Dictionary for administrative language

  • Meeting 16.2.2011.
  • Present: Børre, Cip, Fran, Trond.

Status quo

  • Conversion to xml
    • Conversion works. The parallel texts are converted. Closed.
    • Conversion continues with incoming files, but outside this project.
  • Parallel texts
    • all is doable apart from the regjeringen.no files that have "?" in the path:
    • this is not fixed in the xslt scripts (no need for that any longer, fixed the file names)
      • Status (including samediggi protocols) nob2sme: 1022 file pairs. sme2nob: 1020 file pairs
      • Status nob2sme: 2198 file pairs from the admin directory
      • Missing in this number: the ? filename parallel files (fixed by Børre)
      • Børre is changing the ? in the names, changing ? to _.
      • Time frame: The name conversion is done before noon tomorrow. -- status: done
    • The anchor.txt
      • cut -d"/" -f2,4 anchor.txt
      • We might need less words and more words in the anchor list
      • Look at the 50-250 wordforms in the corpus, check whether they miss in the anchor list, and eventually add.

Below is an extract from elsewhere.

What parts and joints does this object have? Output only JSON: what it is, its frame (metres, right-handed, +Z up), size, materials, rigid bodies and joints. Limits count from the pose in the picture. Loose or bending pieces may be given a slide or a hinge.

But anchor list improvement is on the todo list for after this process. (it will require testing on a gold corpus etc).
  • Sentence alignment
    • Not started -- status: done
    • Problem1: ? in file names. Solution underway: Use _.
    • Problem2: (encountered by @cip): sentences like <s id="asdfasd">/ / //</s> are not accepted by the tca2 sentence aligner and these should be filtered right after indexing. Solution: this is not a problem. -- status: done manually (collecting patterns for a later filtering)
    • C and B to discuss the tca2 problems after this meeting., C sends B his aligner. -- status: done, yet B still has problems with the aligner
    • More steps to be discussed by B and C (file indexing etc.) -- status: done
  • Word alignment
    • Input: tmx files. Fran needs the whole bunch. -- status: done
    • The data in TMX format is downloadable here:
    • http: //divvun.no/static_files/NOB.SME.admin.tmx.gz
  • Lexicographic work
    • Not started, this is for the lexicographer, after the word alignment.

Plan forward, dates

  1. Conversion
    1. Done
  2. Parallelisation
    1. Fix file names (B, C) ?
    2. Done by the end of 18.2. (as discussed by B/C)
  3. Sentence alignment -- tca2
    1. Done by 22.2 next week
  4. Word alignment
    1. Previous steps must be done before startup.
    2. Starting 22.2, deadline 1.3.
  5. Lexicography


FMT: The word alignment actually takes quite a bit of manual work, in order to process with the analysers, remove the unnecessary formatting and stripping the appropriate tags. It is ideal if this is only done once. In actual amount of time spent it isn't a huge amount -- a day or so. But we won't get useful result until we get most of the text anyway (at the moment I hvae something like 3-4 files) -- also it doesn't make sense for the lexicographer to look at half-finished output.